## Begin

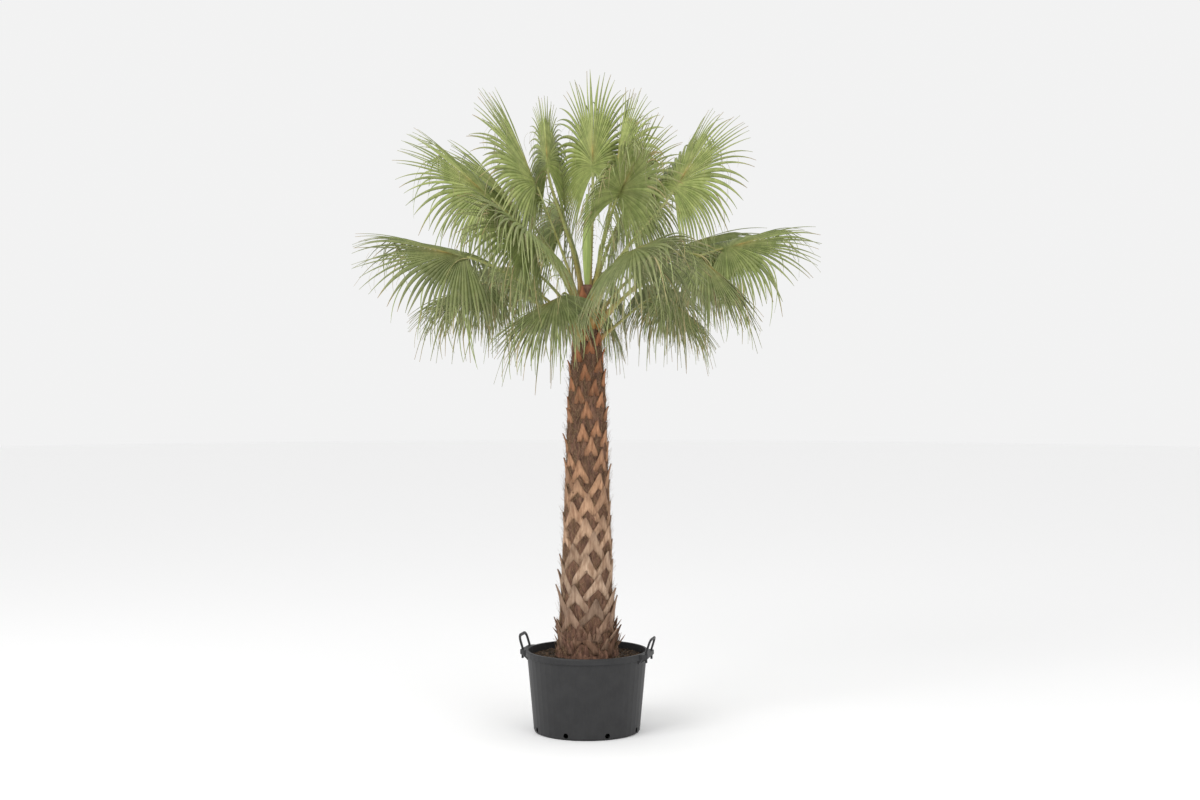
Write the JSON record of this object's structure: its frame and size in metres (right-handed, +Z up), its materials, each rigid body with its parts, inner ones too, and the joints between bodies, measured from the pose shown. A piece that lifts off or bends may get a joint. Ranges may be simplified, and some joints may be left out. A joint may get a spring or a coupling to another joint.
{
  "type": "potted fan palm",
  "caption": "Young fan palm with a bark-clad trunk and a round crown of palmate fronds, standing in a round black nursery pot with two carrying loops.",
  "frame": {"origin": "centre of the pot's flat underside", "axes": "+Z up along the trunk, +X through the right carrying loop"},
  "size_m": [2.2953, 2.2413, 3.4957],
  "materials": {
    "pot": "matte black moulded plastic",
    "loops": "matte black moulded plastic",
    "potting_mix": "damp crumbly potting mix with bark",
    "trunk": "fibrous bark with split leaf bases",
    "stems": "smooth green leaf stem",
    "fans": "pleated green leaf blade"
  },
  "bodies": {
    "root": {"fan_01": "fans", "fan_02": "fans", "fan_03": "fans", "fan_04": "fans", "fan_05": "fans", "fan_06": "fans", "fan_07": "fans", "fan_08": "fans", "fan_09": "fans", "fan_10": "fans", "fan_11": "fans", "fan_12": "fans", "fan_13": "fans", "fan_14": "fans", "fan_15": "fans", "fan_16": "fans", "fan_17": "fans", "fan_18": "fans", "fan_19": "fans", "fan_20": "fans", "fan_21": "fans", "fan_22": "fans", "fan_23": "fans", "loop_left": "loops", "loop_right": "loops", "pot": "pot", "potting_mix": "potting_mix", "spear_leaf": "stems", "stem_01": "stems", "stem_02": "stems", "stem_03": "stems", "stem_04": "stems", "stem_05": "stems", "stem_06": "stems", "stem_07": "stems", "stem_08": "stems", "stem_09": "stems", "stem_10": "stems", "stem_11": "stems", "stem_12": "stems", "stem_13": "stems", "stem_14": "stems", "stem_15": "stems", "stem_16": "stems", "stem_17": "stems", "stem_18": "stems", "stem_19": "stems", "stem_20": "stems", "stem_21": "stems", "stem_22": "stems", "stem_23": "stems", "trunk": "trunk"}
  },
  "joints": []
}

## End

[BRIEF]: Copy out the whole listing exactly as written.

[CORRECT RESPONSE]:
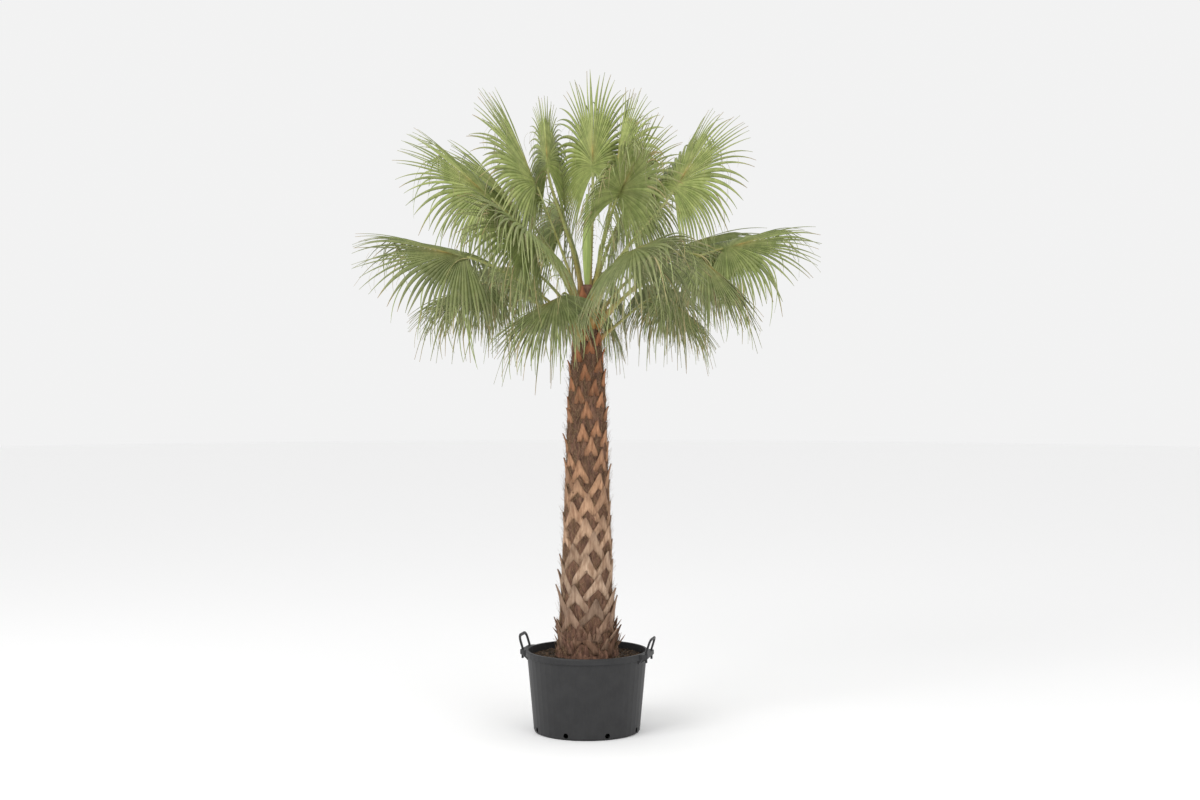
Write the JSON record of this object's structure: its frame and size in metres (right-handed, +Z up), its materials, each rigid body with its parts, inner ones too, and the joints between bodies, measured from the pose shown. A piece that lifts off or bends may get a joint. Ranges may be simplified, and some joints may be left out. A joint may get a spring or a coupling to another joint.
{
  "type": "potted fan palm",
  "caption": "Young fan palm with a bark-clad trunk and a round crown of palmate fronds, standing in a round black nursery pot with two carrying loops.",
  "frame": {"origin": "centre of the pot's flat underside", "axes": "+Z up along the trunk, +X through the right carrying loop"},
  "size_m": [2.2953, 2.2413, 3.4957],
  "materials": {
    "pot": "matte black moulded plastic",
    "loops": "matte black moulded plastic",
    "potting_mix": "damp crumbly potting mix with bark",
    "trunk": "fibrous bark with split leaf bases",
    "stems": "smooth green leaf stem",
    "fans": "pleated green leaf blade"
  },
  "bodies": {
    "root": {"fan_01": "fans", "fan_02": "fans", "fan_03": "fans", "fan_04": "fans", "fan_05": "fans", "fan_06": "fans", "fan_07": "fans", "fan_08": "fans", "fan_09": "fans", "fan_10": "fans", "fan_11": "fans", "fan_12": "fans", "fan_13": "fans", "fan_14": "fans", "fan_15": "fans", "fan_16": "fans", "fan_17": "fans", "fan_18": "fans", "fan_19": "fans", "fan_20": "fans", "fan_21": "fans", "fan_22": "fans", "fan_23": "fans", "loop_left": "loops", "loop_right": "loops", "pot": "pot", "potting_mix": "potting_mix", "spear_leaf": "stems", "stem_01": "stems", "stem_02": "stems", "stem_03": "stems", "stem_04": "stems", "stem_05": "stems", "stem_06": "stems", "stem_07": "stems", "stem_08": "stems", "stem_09": "stems", "stem_10": "stems", "stem_11": "stems", "stem_12": "stems", "stem_13": "stems", "stem_14": "stems", "stem_15": "stems", "stem_16": "stems", "stem_17": "stems", "stem_18": "stems", "stem_19": "stems", "stem_20": "stems", "stem_21": "stems", "stem_22": "stems", "stem_23": "stems", "trunk": "trunk"}
  },
  "joints": []
}